Even though it is not covered in EATCT I’ve decided to stick with a strike-second as taught in Jason England’s Foundations 1. I find it an every so slightly easier transition while dealing particularly while trying to train up opposite hands. I figure I can always come back to the couple that Erdnase discusses at a later point in time.

I’ve been working with a deck of Bee’s for the first time and have yet to make my mind up about them. I see why they would be preferred when dealing seconds and such, even at the extremely inept level of seconds that I am able to deal at the moment, but as general use card they seem to have worn out faster than a pack of bikes. Though now that I think of it I guess I am putting many more hours use into these than I have any other cards in recent years.

As a read though I enjoyed Erdnase’s style and like the use of language in the book. It was published in 1902 and this is evident in the use of language, the quote at the beginning as an example. It could be seen as being a little wordy but, well I like words so I am okay with this. I am probably most looking forward to working on palms and shifts as the are moves that I have little experience with.

Completely unsurprising to myself the bit I probably enjoyed the most was the description of Three Card Monte.
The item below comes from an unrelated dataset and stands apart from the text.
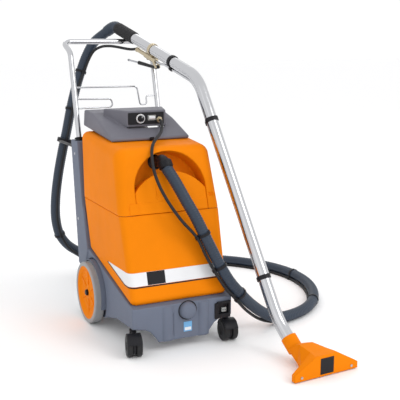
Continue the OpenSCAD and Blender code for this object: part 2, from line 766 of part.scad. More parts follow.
module push_handle() {
    bar_half = handle_half_w - 34;
    color(CHROME) row() {
        both_sides() bent_tube(
            [upright_point(475), upright_point(908), [handle_half_w + 8, bar_y, bar_z],
             [bar_half - 4, bar_y, bar_z]], [0, 45, 28, 0], handle_r - 0.05, handle_r - tube_wall);
        translate([-bar_half, bar_y, bar_z]) rotate([0, 90, 0]) cylinder(r = handle_r, h = 2 * bar_half);
    }
}

module handle_bushes() {
    top = upright_point(column_top_z + 11);
    low = upright_point(column_top_z - 22);
    color(BLACK) row() both_sides() difference() {
        union() {
            rod(low, top, handle_r + 3);
            rod(upright_point(column_top_z + 5), upright_point(column_top_z + 9), handle_r + 6.5);
        }
        rod(low + (low - top), top + (top - low), handle_r);
    }
}

function upright_point(z, side = 1) = [side * handle_half_w, 343 + (z - 610) * 0.2545, z];
wire_r = 3;
module wire_rack() {
    left = -handle_half_w + handle_r;
    right = handle_half_w - handle_r;
    color(CHROME) row() {
        bent_tube([[left, upright_point(786)[1], 786], [76, 374, 786], [87, 372, 720], [113, 372, 720],
                   [113, 378, 751], [right, upright_point(751)[1], 751]], [0, 14, 9, 9, 9, 0], wire_r);
        bent_tube([[left, upright_point(746)[1], 746], [-24, 372, 744], [-16, 371, 715],
                   [left, upright_point(714)[1], 714]], [0, 12, 12, 0], wire_r);
    }
}

hook_at = [-127, 615, 572];
hook_dir = unit([22, -1, 85]);
module hose_hook() {
    color(BLACK) row() {
        bent_tube([[-160, 380, 578], [-160, 540, 578], hook_at + [-24.4, -14.7, 0]], [0, 60, 0], 5);
        translate([-172, 379.3, 568]) cube([24, 4.7, 20]);
        rod(hook_at - hook_dir * 8, hook_at + hook_dir * 8, hose_r + 11.5, hose_r + 8);
    }
}

// ---- wand ---------------------------------------------------------------------------------

wand_rate = 0.33;                // rise of the upper stretch per unit of plan length
knee = [508.2, 831.1];           // plan length and height of the wand's upper bend
function wand_up(a) = knee[1] + wand_rate * (a - knee[0]);
wand_axis = unit(wand_at(1, wand_rate) - wand_at(0, 0));
wand_below = unit(wand_at(wand_rate, -1) - wand_at(0, 0));
wand_route = [wand_at(30, 46), wand_at(100, 109), wand_at(knee[0], knee[1]),
              wand_at(1000, wand_up(1000))];
wand_bends = [0, 250, 120, 0];
line_drop = 25.5;
cuff_r = 21.8;

// A point at plan length a on the wand's upper stretch, stepped down square to it.
function under_wand(a, drop = 0) = wand_at(a, wand_up(a)) + wand_below * drop;

module wand_tube() {
    color(CHROME) row() bent_tube(wand_route, wand_bends, wand_r, wand_r - tube_wall);
}

// The rigid line runs below the wand: the same corners, moved square to each straight.
line_low = atan2(109 - 46, 100 - 30);
line_start = wand_at(30 + line_drop * sin(line_low) + 6, 46 - line_drop * cos(line_low) + 5);
line_dir = unit(wand_at(70, 63) - wand_at(0, 0));
module solution_line() {
    rise = atan2(knee[1] - 109, knee[0] - 100);
    half1 = (rise + line_low) / 2;
    half2 = (rise + atan(wand_rate)) / 2;
    step1 = line_drop / cos((rise - line_low) / 2);
    step2 = line_drop / cos((rise - atan(wand_rate)) / 2);
    color(CHROME) row() bent_tube([
        line_start,
        wand_at(100 + step1 * sin(half1), 109 - step1 * cos(half1)),
        wand_at(knee[0] + step2 * sin(half2), knee[1] - step2 * cos(half2)),
        under_wand(690, line_drop), under_wand(715, valve_drop), under_wand(739.5, valve_drop)],
        [0, 240, 94, 30, 30, 0], 4.5, 3);
}

function straight_at(t) = wand_at(100 + (knee[0] - 100) * t, 109 + (knee[1] - 109) * t);
straight_dir = unit(straight_at(1) - straight_at(0));
straight_below = unit(wand_at(knee[1] - 109, 100 - knee[0]) - wand_at(0, 0));
module clip(p, axis, below) difference() {
    union() {
        rod(p - axis * 7, p + axis * 7, wand_r + 3);
        rod(p + below * line_drop - axis * 7, p + below * line_drop + axis * 7, 8);
    }
    rod(p - axis * 8, p + axis * 8, wand_r + 0.1);
    rod(p + below * line_drop - axis * 8, p + below * line_drop + axis * 8, 4.6);
}

module wand_clips() {
    color(BLACK) row() {
        clip(straight_at(0.164), straight_dir, straight_below);
        clip(straight_at(0.8125), straight_dir, straight_below);
        clip(under_wand(650), wand_axis, wand_below);
    }
}

module grip_cuff() {
    a = under_wand(885);
    b = under_wand(999.5);
    color(BLACK) row() difference() {
        union() {
            rod(a, b, cuff_r);
            for (k = [0 : 11]) rod(a + wand_axis * (12 + k * 8), a + wand_axis * (16 + k * 8), cuff_r + 0.5);
        }
        rod(a - wand_axis, b + wand_axis, wand_r + 0.1);
    }
}

cuff_start = under_wand(1000.5);
cuff_corner = cuff_start + wand_axis * 26;
module hose_cuff() {
    cuff_end = last_hose_point + unit(cuff_corner - last_hose_point) * 2.6;
    color(HOSE) row() {
        bent_tube([cuff_start, cuff_corner, cuff_end], [0, 35, 0], cuff_r - 0.5, 16);
    }
}

valve_drop = 32;
module spray_valve() {
    color(BRASS) row() {
        union() {
            rod(under_wand(740, valve_drop), under_wand(806, valve_drop), 10);
            rod(under_wand(802, valve_drop), under_wand(863, valve_drop), 7.5);
            rod(under_wand(770, wand_r + 1.5), under_wand(770, valve_drop), 5.2);
            rod(under_wand(788, valve_drop), under_wand(788, valve_drop + 12), 5);
        }
        clamp_ring();
        pivot_ears();
        rod(pivot - lever_side * 8, pivot + lever_side * 8, 3);
    }
}

module clamp_ring() rod(under_wand(764), under_wand(776), wand_r + 2.8, wand_r + 0.1);

lever_side = unit(wand_at(0, 0, 1) - wand_at(0, 0, 0));
pivot = under_wand(727, valve_drop + 16);
module pivot_ears() for (s = [-1, 1])
    hull() {
        rod(pivot + lever_side * s * 6, pivot + lever_side * s * 9, 5.5, 0);
        rod(under_wand(750, valve_drop) + lever_side * s * 6, under_wand(750, valve_drop) + lever_side * s * 9, 4.6, 0);
    }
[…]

EATCT is not a lengthy book so it is a pretty basic look at the game but I am still excited to work the routine with just the moves described. I’ve always loved monte routines and have a growing collection of people take on the ‘game’. Lately I have been working on Ollie Mealing’s handling and am starting to get comfortable with it. Erdnase presents a straight forward ‘this is how it’s played’ set of instructions.

My copy of Erdnase Unmasked has shipped, I look forward to reading and reviewing it soon.